EXERCISE OBJECTIVE = Provide the data again in its entirety, exactly as given.

GIVEN RECORDS =
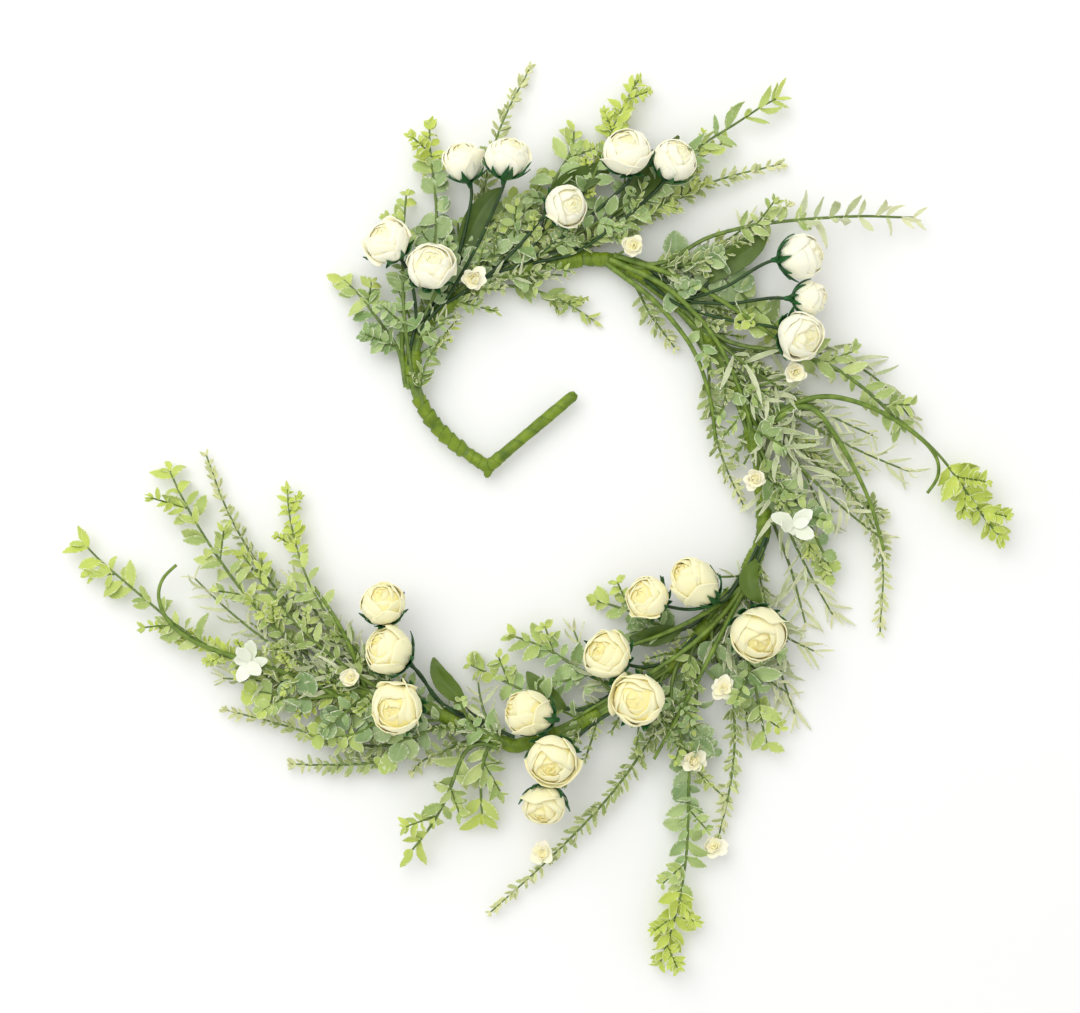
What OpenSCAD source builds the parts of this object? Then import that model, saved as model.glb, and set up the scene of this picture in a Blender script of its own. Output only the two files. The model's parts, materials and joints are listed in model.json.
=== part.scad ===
// A flower crown of faux greenery and cream rosebuds, lying open on a table.
// Four coated wire stems make an open spiral. Sprays, rose picks and small flowers are bound to
// them with bands of stem tape, and a bare folded end makes the hook that closes the crown.
// Origin: middle of the crown's footprint, on the table. +Z is up. Millimetres.

/* [Main stem] */
// Radius of the coated main stem
stem_r = 3.2; // [2.8:0.1:3.4]
// Radius of the steel wire inside it
wire_r = 1.1; // [0.8:0.1:1.4]
// Height of the main stem's middle above the table
stem_z = 8.4; // [8.4:0.1:9]
// Half length of the bare bend between two stretches of stem
bend_half = 5; // [4:0.5:6]

/* [Hook] */
// Length of the hook's leg past its bend
leg_l = 58; // [45:1:60]
// Angle of the hook's leg from +X
leg_angle = 40; // [35:1:45]
// Depth of the bore that holds the leg's wire
leg_bore = 36; // [25:1:40]
// Turns of tape around the stem beside the hook
wrap_turns = 6; // [4:1:8]

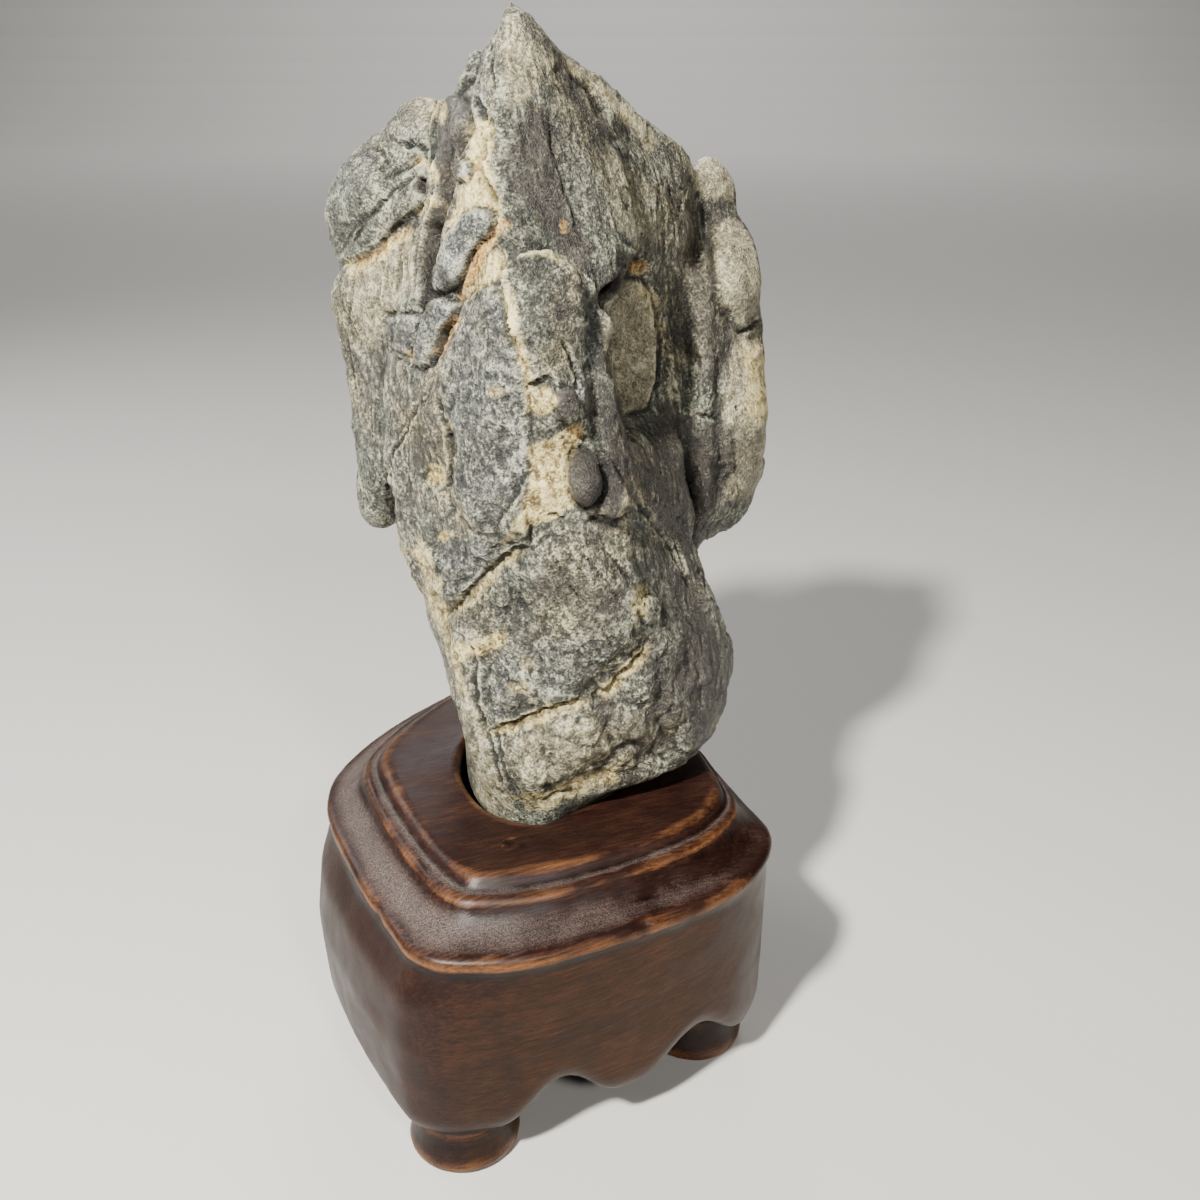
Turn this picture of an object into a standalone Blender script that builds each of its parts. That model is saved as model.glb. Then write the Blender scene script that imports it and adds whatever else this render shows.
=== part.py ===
"""A scholar's rock on its carved hardwood stand.

Two pieces: the stone, and the stand it rests in.  Lengths in the constants are millimetres and
become metres when a mesh is made.  X runs to the right, Y away from the pointed near corner of the
stand, Z up.
"""
import math

import bmesh
import bpy
from mathutils import Vector, noise

MM = 0.001

# Heights, from a level just above the floor; the finished pieces are lifted to stand on it
FOOT_BOTTOM = -1.6
TABLE_HEIGHT = 58.3
POCKET_FLOOR = 52.0
RECESS_CEILING = 27.0

# Plan of the stand: the widest line of its rim and the edge of its raised table
STAND_CENTRE = (-11.0, -6.0)
RIM_OUTLINE = [(-25, -62.3), (-9, -60.2), (14.5, -49), (28, -39), (34.7, -25), (30.5, -11.5),
               (14, 26), (-5, 47), (-24, 46), (-42, 30), (-55, 8), (-57.8, -12), (-47.2, -36.6),
               (-38, -52.3), (-33, -59.3)]
TABLE_OUTLINE = [(-19, -47.3), (-6, -44), (10, -36), (20.5, -26.5), (23.5, -16), (17, 5), (4, 24),
                 (-9, 35), (-23, 33), (-36, 16), (-45, -3), (-42.3, -17), (-32.5, -36), (-25, -46)]
OUTLINE_STEPS = 76
RIM_CORNERS = {"near": (-25, -62.3), "right": (34.7, -23), "back": (-12, 49), "left": (-58, -9)}

# Section of the stand from the pendant apron up to the table.  Each row is how far the line lies
# from the rim (0) towards the table edge (1), and its height; the apron's rows give their height
# above its lower edge.
APRON_THICKNESS = 0.62
APRON_SECTION = [(0.56, 0.5), (0.22, 0.0), (0.12, 1.0), (0.06, 4.0)]
WALL_SECTION = [(0.05, 30.0), (0.05, 40.0), (0.085, 46.6), (0.02, 47.5)]
MOULDING_SECTION = [(0.0, 48.9), (0.035, 50.2), (0.14, 50.2), (0.4, 51.3), (0.6, 53.7),
                    (0.635, 55.2), (0.73, 56.2), (0.83, 55.5), (0.93, 57.5), (0.99, TABLE_HEIGHT),
                    (1.05, TABLE_HEIGHT)]

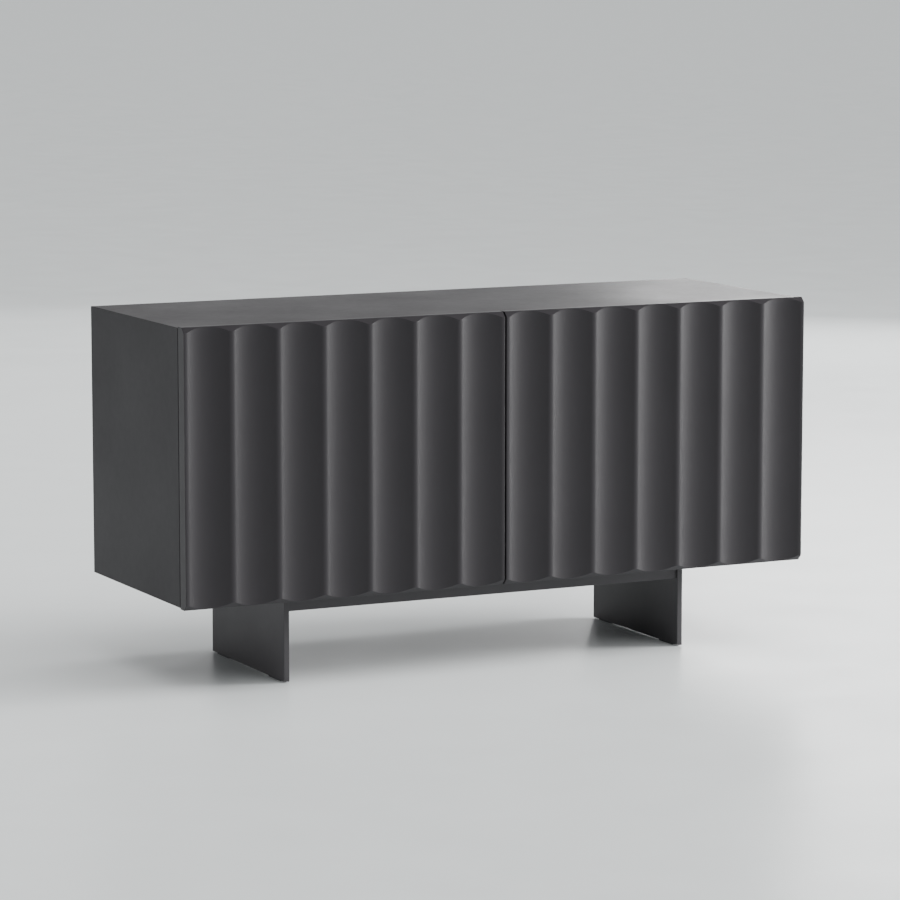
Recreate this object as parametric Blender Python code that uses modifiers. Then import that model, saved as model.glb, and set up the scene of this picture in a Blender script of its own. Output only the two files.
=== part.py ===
"""Low two-door sideboard: a mitred case on a steel plate base, with fluted overlay doors.

Metres, +Z up. X runs along the width and -Y is the front. The origin lies on the floor,
under the middle of the whole piece. Pieces that touch keep the small gap TOUCH.
"""

from math import atan, cos, pi, radians, sin, sqrt

import bmesh
import bpy
from mathutils import Matrix, Vector

# ---- Driving dimensions -----------------------------------------------------------------

OVERALL_WIDTH = 1.200
OVERALL_DEPTH = 0.430
CASE_HEIGHT = 0.474
BASE_HEIGHT = 0.154          # floor to the underside of the case

TOUCH = 0.0003               # gap between pieces that touch
RUNNING_GAP = 0.0004         # gap round a piece that slides

PANEL_THICKNESS = 0.018      # top, bottom, sides and divider
BACK_THICKNESS = 0.006
BACK_INSET = 0.012           # rear edge of the case to the rear of the back panel
BACK_GROOVE = 0.007          # depth of the groove that holds the back panel
DIVIDER_SETBACK = 0.002      # case front to the divider's front edge

SHELF_THICKNESS = 0.018
SHELF_SETBACK = 0.030        # case front to the shelf's front edge
SHELF_END_GAP = 0.002        # shelf end to the panel beside it
SHELF_REAR_GAP = 0.002
PIN_RADIUS = 0.0025          # shelf pins
PIN_REACH = 0.009            # how far a pin stands out of its panel
PIN_COLLAR_RADIUS = 0.004
PIN_COLLAR = 0.0012
PIN_SETBACK = 0.055          # shelf edge to the pin's centre
PIN_ROW_STEP = 0.032         # spacing of the holes that a shelf can be moved to
SOCKET_WEB = 0.0007          # half of the wood left between two holes back to back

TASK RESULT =
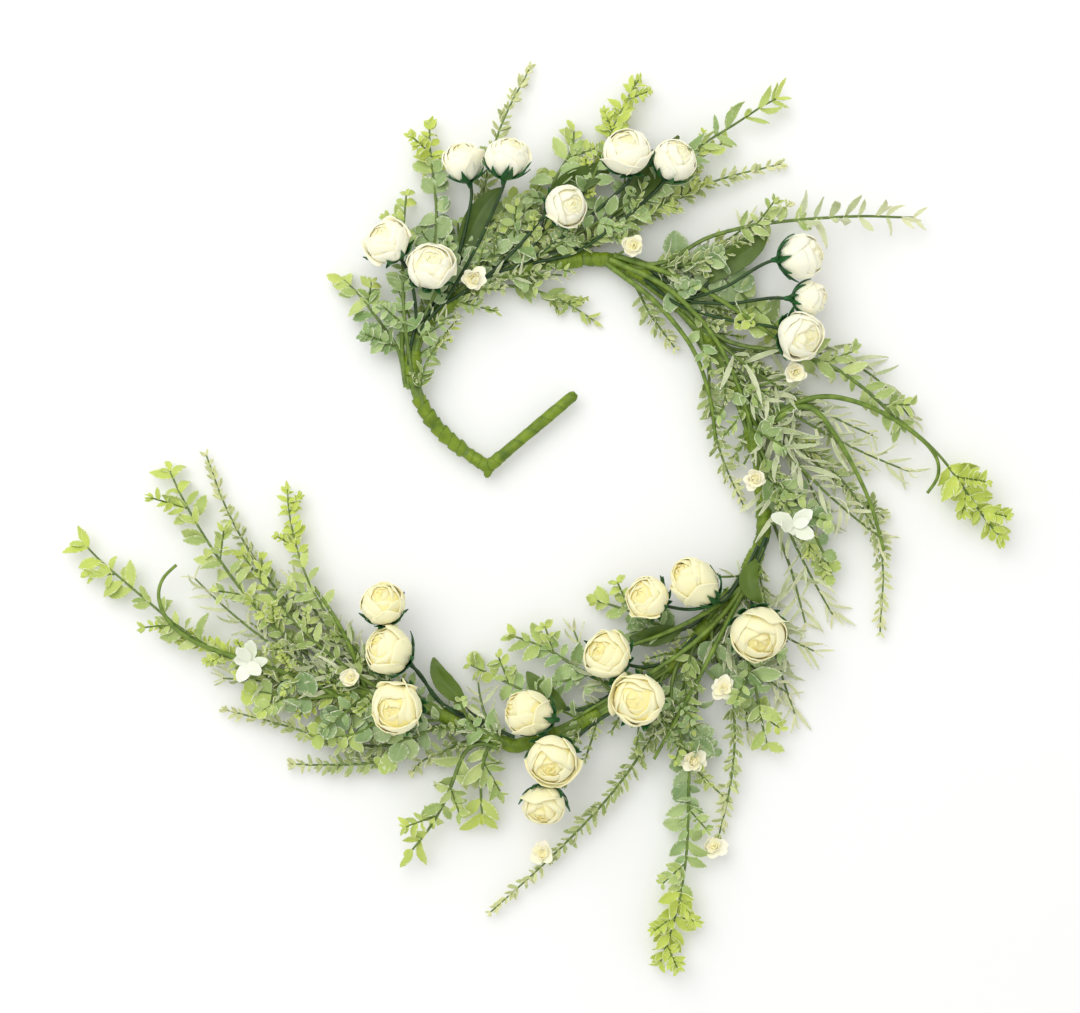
What OpenSCAD source builds the parts of this object? Then import that model, saved as model.glb, and set up the scene of this picture in a Blender script of its own. Output only the two files. The model's parts, materials and joints are listed in model.json.
=== part.scad ===
// A flower crown of faux greenery and cream rosebuds, lying open on a table.
// Four coated wire stems make an open spiral. Sprays, rose picks and small flowers are bound to
// them with bands of stem tape, and a bare folded end makes the hook that closes the crown.
// Origin: middle of the crown's footprint, on the table. +Z is up. Millimetres.

/* [Main stem] */
// Radius of the coated main stem
stem_r = 3.2; // [2.8:0.1:3.4]
// Radius of the steel wire inside it
wire_r = 1.1; // [0.8:0.1:1.4]
// Height of the main stem's middle above the table
stem_z = 8.4; // [8.4:0.1:9]
// Half length of the bare bend between two stretches of stem
bend_half = 5; // [4:0.5:6]

/* [Hook] */
// Length of the hook's leg past its bend
leg_l = 58; // [45:1:60]
// Angle of the hook's leg from +X
leg_angle = 40; // [35:1:45]
// Depth of the bore that holds the leg's wire
leg_bore = 36; // [25:1:40]
// Turns of tape around the stem beside the hook
wrap_turns = 6; // [4:1:8]

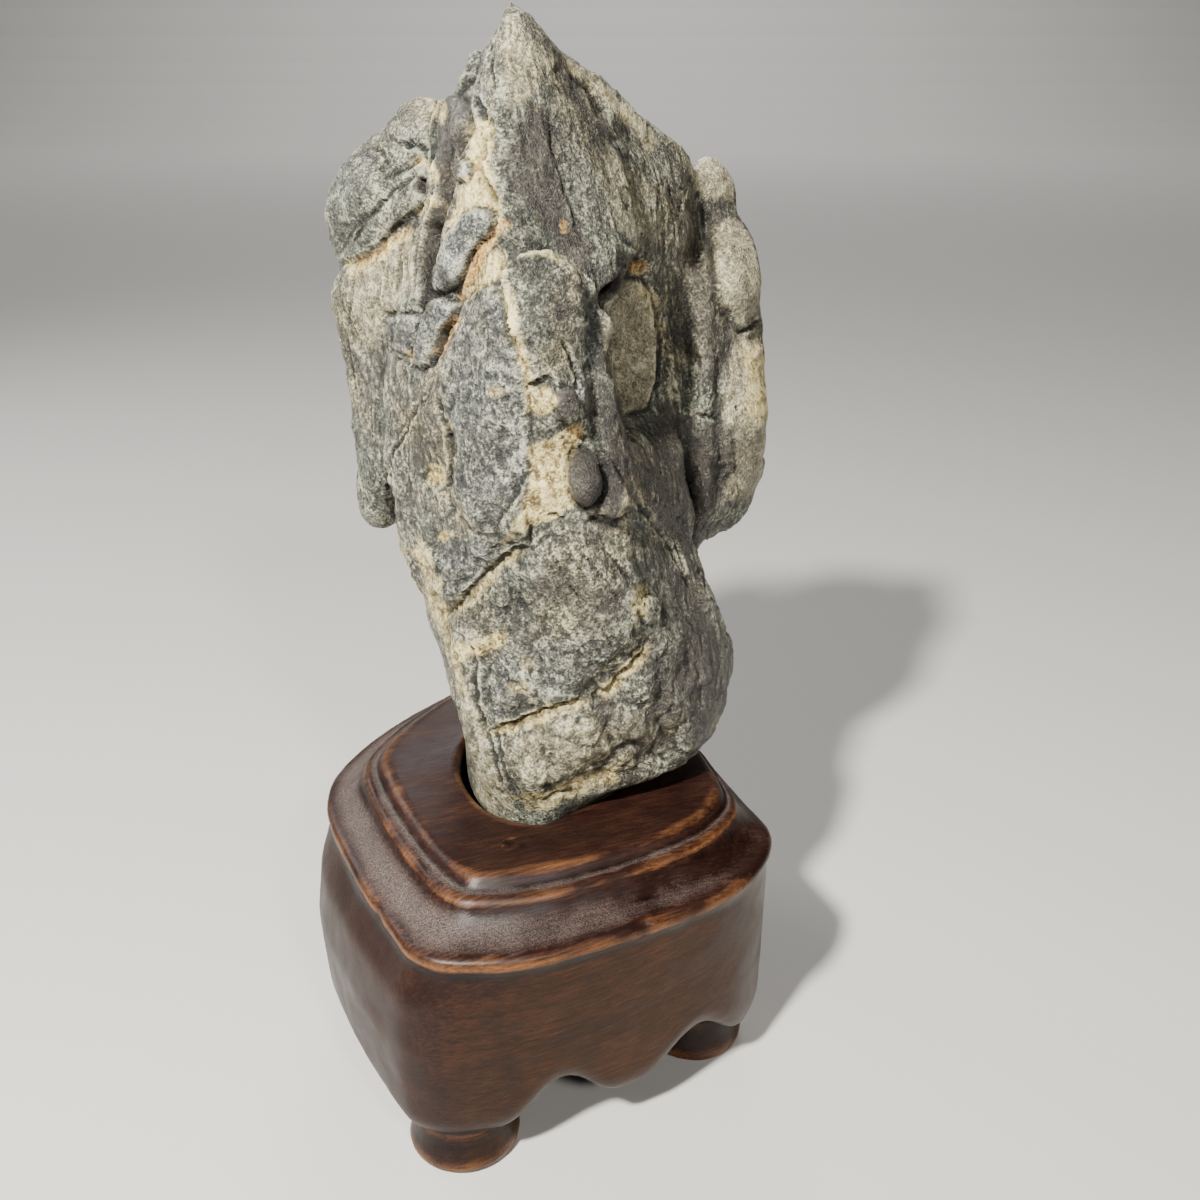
Turn this picture of an object into a standalone Blender script that builds each of its parts. That model is saved as model.glb. Then write the Blender scene script that imports it and adds whatever else this render shows.
=== part.py ===
"""A scholar's rock on its carved hardwood stand.

Two pieces: the stone, and the stand it rests in.  Lengths in the constants are millimetres and
become metres when a mesh is made.  X runs to the right, Y away from the pointed near corner of the
stand, Z up.
"""
import math

import bmesh
import bpy
from mathutils import Vector, noise

MM = 0.001

# Heights, from a level just above the floor; the finished pieces are lifted to stand on it
FOOT_BOTTOM = -1.6
TABLE_HEIGHT = 58.3
POCKET_FLOOR = 52.0
RECESS_CEILING = 27.0

# Plan of the stand: the widest line of its rim and the edge of its raised table
STAND_CENTRE = (-11.0, -6.0)
RIM_OUTLINE = [(-25, -62.3), (-9, -60.2), (14.5, -49), (28, -39), (34.7, -25), (30.5, -11.5),
               (14, 26), (-5, 47), (-24, 46), (-42, 30), (-55, 8), (-57.8, -12), (-47.2, -36.6),
               (-38, -52.3), (-33, -59.3)]
TABLE_OUTLINE = [(-19, -47.3), (-6, -44), (10, -36), (20.5, -26.5), (23.5, -16), (17, 5), (4, 24),
                 (-9, 35), (-23, 33), (-36, 16), (-45, -3), (-42.3, -17), (-32.5, -36), (-25, -46)]
OUTLINE_STEPS = 76
RIM_CORNERS = {"near": (-25, -62.3), "right": (34.7, -23), "back": (-12, 49), "left": (-58, -9)}

# Section of the stand from the pendant apron up to the table.  Each row is how far the line lies
# from the rim (0) towards the table edge (1), and its height; the apron's rows give their height
# above its lower edge.
APRON_THICKNESS = 0.62
APRON_SECTION = [(0.56, 0.5), (0.22, 0.0), (0.12, 1.0), (0.06, 4.0)]
WALL_SECTION = [(0.05, 30.0), (0.05, 40.0), (0.085, 46.6), (0.02, 47.5)]
MOULDING_SECTION = [(0.0, 48.9), (0.035, 50.2), (0.14, 50.2), (0.4, 51.3), (0.6, 53.7),
                    (0.635, 55.2), (0.73, 56.2), (0.83, 55.5), (0.93, 57.5), (0.99, TABLE_HEIGHT),
                    (1.05, TABLE_HEIGHT)]

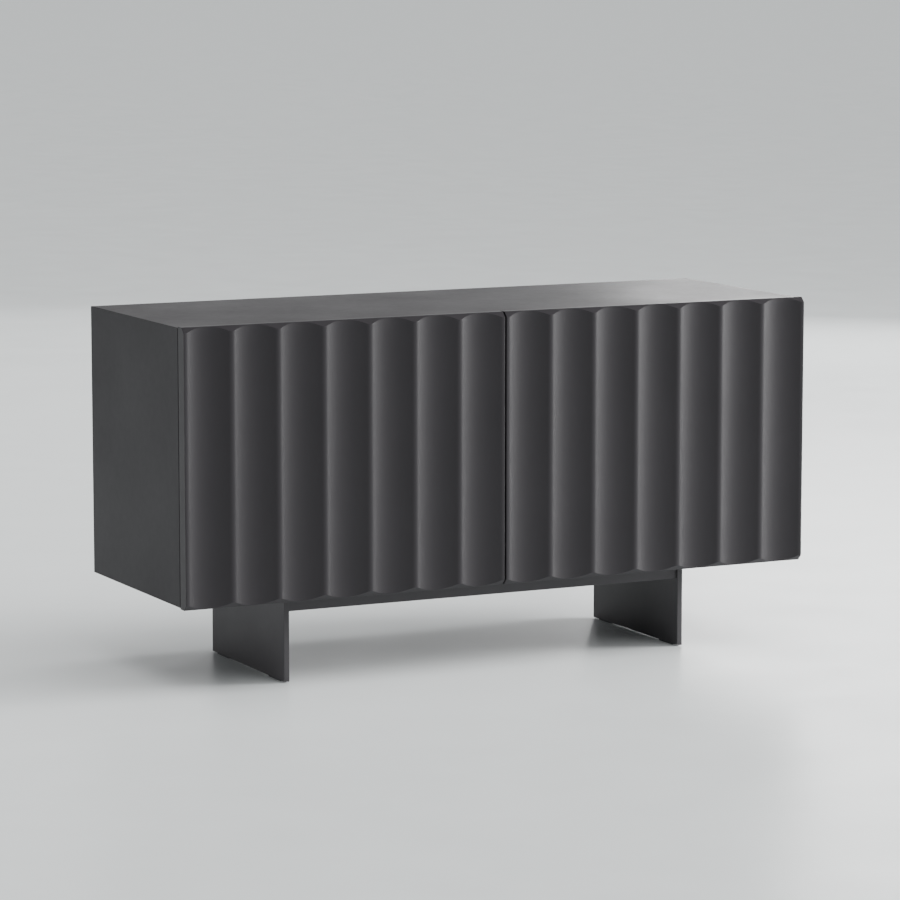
Recreate this object as parametric Blender Python code that uses modifiers. Then import that model, saved as model.glb, and set up the scene of this picture in a Blender script of its own. Output only the two files.
=== part.py ===
"""Low two-door sideboard: a mitred case on a steel plate base, with fluted overlay doors.

Metres, +Z up. X runs along the width and -Y is the front. The origin lies on the floor,
under the middle of the whole piece. Pieces that touch keep the small gap TOUCH.
"""

from math import atan, cos, pi, radians, sin, sqrt

import bmesh
import bpy
from mathutils import Matrix, Vector

# ---- Driving dimensions -----------------------------------------------------------------

OVERALL_WIDTH = 1.200
OVERALL_DEPTH = 0.430
CASE_HEIGHT = 0.474
BASE_HEIGHT = 0.154          # floor to the underside of the case

TOUCH = 0.0003               # gap between pieces that touch
RUNNING_GAP = 0.0004         # gap round a piece that slides

PANEL_THICKNESS = 0.018      # top, bottom, sides and divider
BACK_THICKNESS = 0.006
BACK_INSET = 0.012           # rear edge of the case to the rear of the back panel
BACK_GROOVE = 0.007          # depth of the groove that holds the back panel
DIVIDER_SETBACK = 0.002      # case front to the divider's front edge

SHELF_THICKNESS = 0.018
SHELF_SETBACK = 0.030        # case front to the shelf's front edge
SHELF_END_GAP = 0.002        # shelf end to the panel beside it
SHELF_REAR_GAP = 0.002
PIN_RADIUS = 0.0025          # shelf pins
PIN_REACH = 0.009            # how far a pin stands out of its panel
PIN_COLLAR_RADIUS = 0.004
PIN_COLLAR = 0.0012
PIN_SETBACK = 0.055          # shelf edge to the pin's centre
PIN_ROW_STEP = 0.032         # spacing of the holes that a shelf can be moved to
SOCKET_WEB = 0.0007          # half of the wood left between two holes back to back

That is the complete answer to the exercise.